Adaptability and diversity must come at the expense of consistency and unity. The society who views abandoning a member as an absolute moral wrong will collapse when crisis comes knocking. By maintaining the illusion of singular morality, we may have the cake and eat it too. Evolution has determined it better to ignore hypocrisy than lose this equilibrium, or worse, lock ourselves into unending philosophical conflict.
Morality in Society
Morality does not arise in vacuum. It is given breath by society though its conditioning. Though we are born with moral framework, fixed morality is antithical to our adaptive nature. The pieces have been put into place; a child born to Haitian parents but raised in America will come to believe in his inalienable right to life, liberty and the pursuit of happiness.
This ability is not unique to children; when we enter a new work environment and find our collegues there amenable towards racism, we learn to laugh along to racist jokes and even use some ourselves. Were it a group of skinheads who were making the comments, we would more likely have shook our heads in shame.
Hence the great need to persuade others of our moral convictions. With each debate we enforce the power of our moral intuitions. Even better, we enforce morality of our own volition. It does not matter that our intuitions are inherently contradictory. We are capable of suppressing our own moral intuitions for the sake of argument.
If there were no true morality how would we govern society? What would laws without a basis in morality look like? They would look exactly like the laws we have today. A hodgepodge of rules catering to different intuitions, people and times, for even without metaphysical morality, moral intuitions persist. Those who are better able to persuade others will leave their mark in society and in law.
Moral nihilism is a fundamentally empty philosophy. In the place of metaphysical morality is not a dictate of right and wrong, but an understanding that any perception of morality is mere that, a perception. It is an attempt to reason together a coherent view of the world, ignoring certain intuitions, and sometimes not even an attempt at all, but unquestioned belief.
It is common in this time of the year to come across longing for change and the outward burst of motivation to do so. It is also common to come across commentaries on how these resolutions are doomed to fail by our very human natures. It is often the case that having laid out the reasons we fail, the same authors then prescribe means to circumvent our animal natures and achieve our human potential.
They are all missing the point.
They assume that only the desires of our higher nature are genuine. They assume that losing weight, writing that new book, and other noble goals are truly desired. What we truly desire is best demonstrated through action, and simple observation of our actions show this belief to be entirely unjustified. It might be said of such observations that they are incomplete. We may act in one way while desiring another.
Our thought processes count too – the same thought processes which exhort us to put off our plans for another day and instead watch Big Brother. We are neither willing to act upon our noble desires nor deny these ‘lesser’ desires. Procrastination and rationalization is the end result.

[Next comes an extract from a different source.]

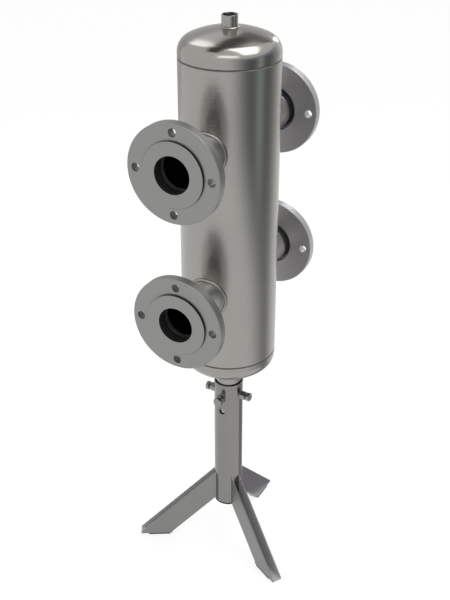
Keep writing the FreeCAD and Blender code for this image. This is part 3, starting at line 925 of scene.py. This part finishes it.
def leg_path():
    """A U on the tube: down a leg's side, round its bend, across its web and up again.

    The left half is drawn and mirrored. The web slopes, so where the tube reaches further out
    towards the middle, the path dips by that reach times the slope's tangent.
    """
    top = measured("leg_1")[1][2] - 1 * MM
    bottom = measured("leg_1")[1][2] - LEG_DEPTH / math.cos(LEG_SLOPE)
    side = np.linspace(top, bottom + BEND, path_count(top - bottom - BEND), endpoint=False)
    bend = np.linspace(0.0, math.pi / 2, 12, endpoint=False)
    across = np.linspace(BEND - LEG_HALF, 0.0, path_count(LEG_HALF - BEND), endpoint=True)
    bend_y, bend_z = BEND - LEG_HALF - BEND * np.cos(bend), bottom + BEND - BEND * np.sin(bend)
    y = np.concatenate([np.full(len(side), -LEG_HALF), bend_y, across])
    z = np.concatenate([side, bend_z, np.full(len(across), bottom)])
    away_y = np.concatenate([np.full(len(side), -1.0), -np.cos(bend), 0 * across])
    away_z = np.concatenate([0 * side, -np.sin(bend), np.full(len(across), -1.0)])
    reach = np.sqrt(TUBE_R ** 2 - y ** 2) - math.sqrt(TUBE_R ** 2 - LEG_HALF ** 2)
    z = z - reach * math.tan(LEG_SLOPE)
    halves = ((y, -1), (z, 1), (away_y, -1), (away_z, 1))
    return on_tube(*[np.concatenate([half, sign * half[-2::-1]]) for half, sign in halves])


def nut_path():
    """The hexagon's outline laid on the tube."""
    turn = around(path_count(2 * math.pi * HEX_FLAT))
    radius = hexagon_radius(turn + math.pi / 6)
    y, rise = radius * np.sin(turn), radius * np.cos(turn)
    return on_tube(y, CLAMP_HEIGHT + rise, np.sin(turn), np.cos(turn))


print("a leg's weld has", len(leg_path()[0]), "points and a nut's", len(nut_path()[0]))

# %% [markdown]
# One path is drawn for the leg or nut that points along X, and turned about the tube's axis for
# the others. A leg's bead has two free ends, so it is capped, and a nut's bead is a ring.

# %% Welds of the stand
LEG_BEAD = 1.8 * MM
NUT_BEAD = 1.2 * MM


def turned_about(vectors, angle):
    """Vectors turned about the upright axis."""
    cosine, sine = math.cos(angle), math.sin(angle)
    return vectors @ np.array([[cosine, sine, 0.0], [-sine, cosine, 0.0], [0.0, 0.0, 1.0]])


for number in range(LEGS):
    path = [turned_about(part, 2 * math.pi * number / LEGS) for part in leg_path()]
    fillet_bead(f"leg_bead_{number + 1}", path, LEG_BEAD, "stand", capped=True)
for number in range(CLAMPS):
    path = [turned_about(part, 2 * math.pi * number / CLAMPS) for part in nut_path()]
    fillet_bead(f"nut_bead_{number + 1}", path, NUT_BEAD, "stand")

# %% [markdown]
# The photograph looks down on the separator from its front left, through a long lens. A camera
# could be aimed by a Track To constraint, but that leaves no roll to set. A direction turned
# into a rotation does, and a hair of roll gives the photograph's own tilt.

# %% Camera
CAMERA_PLACE = Vector((-1.65044, -0.87032, 1.63395))
CAMERA_LOOK = Vector((0.7719, 0.4112, -0.4848))
CAMERA_ROLL = math.radians(0.066)
LENS, SENSOR = 63.53, 36.0  # millimetres


def facing(direction, roll):
    """Rotation that looks along a direction and is rolled about it."""
    return direction.to_track_quat("-Z", "Y") @ Matrix.Rotation(roll, 3, "Z").to_quaternion()


camera = bpy.data.objects.new("camera", bpy.data.cameras.new("camera"))
bpy.context.scene.collection.objects.link(camera)
camera.location = CAMERA_PLACE
camera.rotation_mode = "QUATERNION"
camera.rotation_quaternion = facing(CAMERA_LOOK, CAMERA_ROLL)
camera.data.lens = LENS
camera.data.sensor_width = SENSOR
bpy.context.scene.camera = camera
print(f"camera {CAMERA_PLACE.length:.2f} m from the foot of the stand")

# %% [markdown]
# Polished metal shows its surroundings, so the studio is part of the finish. The floor and the
# world are white to the camera, in reflections and through glass, but they light the object
# less than a white room would. Light Path tells the kinds of ray apart.


# %% Floor
def seen_directly(recipe):
    """1 for rays from the camera, from a reflection or through glass, 0 for diffuse light."""
    path = recipe.node("LightPath").socket.node
    camera_ray, glossy, through = (Signal(recipe.tree, path.outputs[name]) for name in
                                   ("Is Camera Ray", "Is Glossy Ray", "Is Transmission Ray"))
    return maths("MAXIMUM", camera_ray, maths("MAXIMUM", glossy, through))


def plate(name, corners, material):
    """Flat stage piece through four corners."""
    mesh = bpy.data.meshes.new(name)
    mesh.from_pydata([tuple(corner) for corner in corners], [], [(0, 1, 2, 3)])
    piece = bpy.data.objects.new(name, mesh)
    bpy.context.scene.collection.objects.link(piece)
    mesh.materials.append(material)
    return piece


def floor_material():
    """White floor: its own light where it is seen directly, and a diffuse share for shadows."""
    material = bpy.data.materials.new("studio_floor")
    material.use_nodes = True
    recipe = Recipe(material.node_tree)
    matte = recipe.node("BsdfDiffuse", {"Color": (0.3, 0.3, 0.3)})
    strength = seen_directly(recipe) * 0.8
    shine = recipe.node("Emission", {"Color": (1.0, 1.0, 1.0), "Strength": strength})
    recipe.node("OutputMaterial", {"Surface": recipe.node("AddShader", {0: matte, 1: shine})})
    return material


FLOOR = 12.0
plate("floor", [(-FLOOR, -FLOOR, 0), (FLOOR, -FLOOR, 0), (FLOOR, FLOOR, 0), (-FLOOR, FLOOR, 0)],
      floor_material())
print("floor", 2 * FLOOR, "m wide")

# %% [markdown]
# Past the floor's edge the world goes on in the same white. Its strength is 1 for what sees it
# directly and less for the light that it throws on the separator.

# %% World
AMBIENT = 0.6
world = bpy.data.worlds.new("studio")
bpy.context.scene.world = world
world.use_nodes = True
sky = Recipe(world.node_tree)
strength = AMBIENT + (1.0 - AMBIENT) * seen_directly(sky)
background = sky.node("Background", {"Color": (1.0, 1.0, 1.0), "Strength": strength})
sky.node("OutputWorld", {"Surface": background})
print("world light", AMBIENT)

# %% [markdown]
# A cylinder reads as metal by the dark and light stripes that it mirrors, and a white room has
# none. Photographers hang cards just out of the picture. Here a card is a plate that shines in
# its own tone, unseen by the camera, so that it may even stand in the camera's way.


# %% Cards for reflections
def glow(name, colour_of):
    """Material that shines by itself, in a colour that may run over the place."""
    material = bpy.data.materials.new(name)
    material.use_nodes = True
    recipe = Recipe(material.node_tree)
    place = recipe.node("TexCoord", output="Object")
    light = recipe.node("Emission", {"Color": colour_of(recipe, place)})
    recipe.node("OutputMaterial", {"Surface": light})
    return material


def for_reflections(piece):
    """Let only reflections see a stage piece."""
    piece.visible_camera = False
    piece.visible_diffuse = False
    piece.visible_shadow = False
    print("only in reflections:", piece.name)
    return piece


def card(name, corners, colour):
    """Flat card of one colour that only reflections see."""
    return for_reflections(plate(name, corners, glow(name, lambda recipe, place: colour)))


print("cards shine in the tone that the metal is to mirror")

# %% [markdown]
# A curtain hangs round the right side of the vessel, and its tone runs with azimuth and height.
# The shell mirrors it as soft dark bands that fade towards the floor. Each smooth step below is
# one edge of the dark band, in degrees, and the edges lean, since the band narrows downwards.

# %% Tone of the curtain
GAP_MIDDLE, GAP_WIDTH = -87.0, 8.0          # degrees of azimuth
GREENISH = (0.66, 0.78, 0.71)
VIOLET = (0.5, 0.46, 0.72)


def leaning(up, low, high):
    """Value that runs from low at the foot to high further up."""
    return low + (high - low) * up


def curtain_colour(recipe, place):
    """White less the dark band, with a greenish gap in it and a violet hem at the top.

    The gap is a bell curve e^(-off^2) of the azimuth.
    """
    x, y, z = recipe.axes(place)
    azimuth = maths("ARCTAN2", y, x) * math.degrees(1.0)
    up = recipe.step(z, 0.26, 0.86)
    left = recipe.step(azimuth, leaning(up, -112.0, -160.0), leaning(up, -58.0, -108.0))
    right = 1.0 - recipe.step(azimuth, leaning(up, -60.0, -70.0), leaning(up * up, -30.0, -5.0))
    dark = left * right * leaning(up, 0.64, 0.82)
    off = (azimuth - GAP_MIDDLE) / GAP_WIDTH
    gap = 0.75 * up * up * math.e ** (-1.0 * off * off)
    hem = recipe.step(z, 1.24, 1.28) * dark
    tone = recipe.between(dark, (1.0, 1.0, 1.0), (0.0, 0.0, 0.0))
    return recipe.between(hem, recipe.between(gap, tone, GREENISH), VIOLET)


print(f"gap in the dark band at {GAP_MIDDLE:.0f} degrees")

# %% [markdown]
# Many flat cards would show their corners in the shell, and one curved sheet has none. It is
# part of an upright cylinder about the vessel's axis.

# %% Curtain
CURTAIN_R = 0.62
CURTAIN_FOOT, CURTAIN_TOP = 0.02, 1.38
CURTAIN_START, CURTAIN_END = -160.0, -5.0   # degrees of azimuth


def curtain():
    """One row of points at the foot and one at the top: x = r cos a, y = r sin a."""
    azimuth = np.radians(np.linspace(CURTAIN_START, CURTAIN_END, 60))
    x, y = CURTAIN_R * np.cos(azimuth), CURTAIN_R * np.sin(azimuth)
    points = np.concatenate([np.stack([x, y, height + 0 * x], axis=1)
                             for height in (CURTAIN_FOOT, CURTAIN_TOP)])
    low = np.arange(len(x) - 1)
    faces = np.stack([low, low + 1, low + len(x) + 1, low + len(x)], axis=1)
    mesh = bpy.data.meshes.new("curtain")
    mesh.from_pydata(points.tolist(), [], faces.tolist())
    mesh.materials.append(glow("curtain", curtain_colour))
    piece = bpy.data.objects.new("curtain", mesh)
    bpy.context.scene.collection.objects.link(piece)
    return for_reflections(piece)


curtain()

# %% [markdown]
# Four flat cards do the rest. A bar over the vessel draws the dark sweep on the top head, and a
# greyer wing carries it on to the right. A pale card far behind greys the edge of the shell,
# and one on the floor darkens the right side of the stand.

# %% Flat cards
OVERHEAD = 2.63
BACK_FOOT, BACK_TOP = 0.2, 2.3
ON_FLOOR = 0.0005
card("overhead_bar", [(-0.75, 0.2, OVERHEAD), (1.3, 0.12, OVERHEAD),
                      (1.6, 0.62, OVERHEAD), (-0.75, 0.8, OVERHEAD)], (0.06, 0.057, 0.045))
card("overhead_wing", [(1.3, 0.12, OVERHEAD), (5.2, -0.6, OVERHEAD),
                       (5.2, 1.7, OVERHEAD), (1.6, 0.62, OVERHEAD)], (0.22, 0.22, 0.21))
card("back_card", [(2.6, 0.0, BACK_FOOT), (0.5, 2.6, BACK_FOOT),
                   (0.5, 2.6, BACK_TOP), (2.6, 0.0, BACK_TOP)], (0.62, 0.61, 0.6))
card("floor_card", [(0.03, -0.05, ON_FLOOR), (0.38, -0.65, ON_FLOOR),
                    (0.75, -0.06, ON_FLOOR), (0.2, -0.012, ON_FLOOR)], (0.44, 0.42, 0.47))

# %% [markdown]
# Four soft boxes light the metal, since a point lamp would only leave a spark on it. The large
# key light and a smaller box beyond it stand to both sides of the overhead bar, one box
# catches the rim of the top head, and one fills the front. A lamp's power is its radiance times
# pi times its area, so a box keeps its brightness in a mirror when its size changes.


# %% Soft boxes
def soft_box(name, place, target, width, height, radiance, spin=0.0):
    """Area lamp at a place, turned to a target, that stays out of the picture."""
    data = bpy.data.lights.new(name, "AREA")
    data.shape = "RECTANGLE"
    data.size, data.size_y = width, height
    data.energy = radiance * math.pi * width * height
    lamp = bpy.data.objects.new(name, data)
    bpy.context.scene.collection.objects.link(lamp)
    lamp.location = place
    lamp.rotation_mode = "QUATERNION"
    lamp.rotation_quaternion = facing(Vector(target) - Vector(place), math.radians(spin))
    lamp.visible_camera = False
    print(f"{name}: {data.energy:.1f} W")
    return lamp


soft_box("key_box", (0.25, -0.78, OVERHEAD), (0.25, -0.78, 0.0), 1.05, 1.6, 3.4, spin=-25.5)
soft_box("far_box", (0.75, 1.3, OVERHEAD), (0.0, 0.0, 1.1), 0.55, 0.9, 1.8)
soft_box("rim_box", (1.98, -0.14, 1.5), (0.0, 0.0, 1.13), 0.9, 0.5, 5.0)
soft_box("front_box", (-1.7, -0.75, 2.8), (0.0, 0.0, 1.0), 1.7, 0.6, 1.9)

# %% [markdown]
# The plain view transform shows a colour about as it is written.

# %% View
bpy.context.scene.view_settings.view_transform = "Standard"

I will not deny that most people view a life of sloth as wasteful and almost sinful. Sins such as sloth, anger and greed cause great angst amongst those who possess them and view them as such, which is why we repeatedly attempt to exorcise ourselves of these demons. At the same time, that we are repeatedly unable to cast off such ‘sins’ suggests that they are more a part of ourselves that we like to admit.

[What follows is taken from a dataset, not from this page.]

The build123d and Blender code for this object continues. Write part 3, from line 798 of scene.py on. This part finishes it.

We cast ourselves as heroes in a battle between reason and temptation, forgetting the services of our sins. Laziness defends us from unwarranted effort, and has many times been the mother of invention. Procrastination protects us from risk. Greed ensures the survival of our own. I do not mean to claim that these vices are good in and of themselves, but the case against them is less than clear.
A more reasonable depiction is of different desires arising in different circumstances. The birth of a new year harkens a time of change, and our innate drive for self-improvement is stoked. After returning home from a long day at school, we wish to rest, to conserve and rebuild our resources, so we spend time in cognitively undemanding activities.

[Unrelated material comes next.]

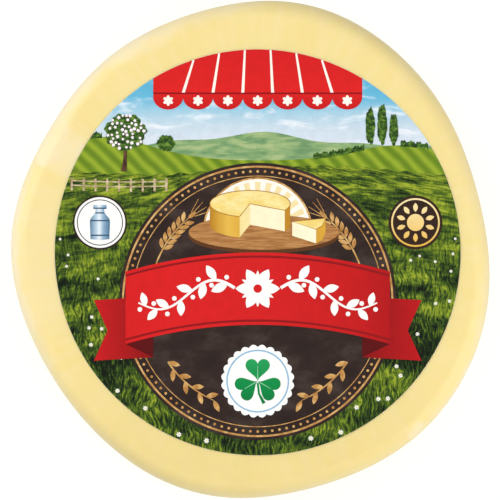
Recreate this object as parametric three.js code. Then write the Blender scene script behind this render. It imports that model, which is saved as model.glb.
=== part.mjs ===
// A thick round slice of provolone cheese, shrink-wrapped in clear film, with a
// round printed label stuck on its upper face.
//
// Units are millimetres and +Z is up. The slice lies flat on its underside. The
// origin is on the underside, at the middle of the slice's length and width.
// Y runs along the slice's longer width, X along its shorter one.

import * as THREE from "three";
import { mergeVertices } from "three/addons/utils/BufferGeometryUtils.js";

// ---- Driving dimensions -----------------------------------------------------

// The slice, film included: cut from a log about 4 1/2 inches thick.
const MEAN_RADIUS = 57;
const THICKNESS = 21;

// How far the rounded edges reach in from the rim, and how far up the wall they
// reach. The wall swells a little between them, to the rim at mid height.
const SHOULDER_REACH = 4.2; // upper edge, inwards over the top face
const FOOT_REACH = 4.5; // lower edge, inwards over the underside
const EDGE_HEIGHT = 6.5; // both edges, up and down the wall

// The shoulder is pressed softer on one side.
const SOFT_SHOULDER = { toward: 58, spread: 42, extraReach: 1.6 };

// The log hung in netting and was pressed by its neighbours, so the outline is
// uneven: each entry adds waves of this height around the rim, so many to a
// turn, with one crest toward this angle (degrees from +X toward +Y).
const OUTLINE_WAVES = [
  { perTurn: 2, height: 1.27, toward: -84 },
  { perTurn: 3, height: 0.72, toward: -45 },
  { perTurn: 4, height: 0.64, toward: -18 },
  { perTurn: 5, height: 0.3, toward: -31.5 },
  { perTurn: 6, height: 0.19, toward: 8.5 },
  { perTurn: 7, height: 0.08, toward: -24 },
  { perTurn: 8, height: 0.13, toward: -8 },
];

// The label: a disc of laminated paper, 3 3/4 inches across, put on a little
// off the slice's centre.
const LABEL_DIAMETER = 95.25;
const LABEL_THICKNESS = 0.25; // with its adhesive
const LABEL_OFFSET = { x: 1, y: -0.25 };

// Facets.
const STEPS_AROUND = 120;
const STEPS_PER_EDGE = 8;

// ---- The uneven outline -----------------------------------------------------

const { degToRad, radToDeg } = THREE.MathUtils;

// Distance from the slice's middle to its rim at an angle in radians.
function rimRadius(angle) {
  let radius = MEAN_RADIUS;
  for (const { perTurn, height, toward } of OUTLINE_WAVES) {
    radius += height * Math.cos(perTurn * (angle - degToRad(toward)));
  }
  return radius;
}

// How far the shoulder reaches in over the top face at an angle in radians.
function shoulderReach(angle) {
  const { toward, spread, extraReach } = SOFT_SHOULDER;
  const turn = radToDeg(angle) - toward;
  const away = THREE.MathUtils.euclideanModulo(turn + 180, 360) - 180;
  return SHOULDER_REACH + extraReach * Math.exp(-((away / spread) ** 2));
}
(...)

Torturing ourselves over a desire that is natural is not only painful; it is meaningless. We cannot lie to ourselves over what we truly desire. The very act itself raises our awareness of the deception, and all the more we aim to fight it. When we desire to change, we shall change. Virtue, as well as vice, is embedded within our natures. Desiring meaning, we soon tire of spending our lives in a meaningless way, if only we allowed ourselves the full freedom to do so.
When we refuse to allow ourselves such freedom, we lock ourselves into an unwinnable conflict with ourselves. Every petty vice will remind us that we are the lesser for these desires. If we may not win, we may then admit defeat. Weakness is my nature. Those strong in will live an existence above my own. I find myself in loathing of such worldviews.
If not through fighting vice, how then may we be for the better? Yet, what is meant by the ‘better’? This question has dogged the greatest minds since the golden age of Greece. We treat it as if it were a simple matter.
It is becoming more attractive, scoring that scholarship or improving our relationships. It is whatever happens to be prized and celebrated by the people around us. The sense of achievement, recognition and respect we draw from these imaginary triumphs convince us that these are our one true goal. We adopt these prized traits into our narratives, and they provide a bulwark of stability in our lives.
At the very core, these identities are nothing more than social values fully integrated into ourselves without us ever realizing it. The ancient Greeks prized heroism and martial values. Its children dreamt of the day they would fight to win honour on its battlefields. The Victorian elite valued dignified self-mastery, and so the noble men of the day aspired to be gentlemen. The same applies to our values today.
There exists no empirical reason to uphold such values.
Vice and virtue exist as unequals only in the eyes of society, which benefits from the latter and is hurt by the former. Inevitably we tend towards the latter, having been shaped by society to prefer its views. I find such a state of affairs preferable to a society without such guidance, but if such belief causes meaningless suffering, I see only benefit in an awareness of its fundamentally imaginary roots.
I’m tired of pursuing things half-heartedly. I pursue knowledge with no greater ambition. I partake only partially in pleasures, fearing the destruction of my ambition. If I am to do anything I ought to focus my energies and my soul into the pursuit, whether noble or base.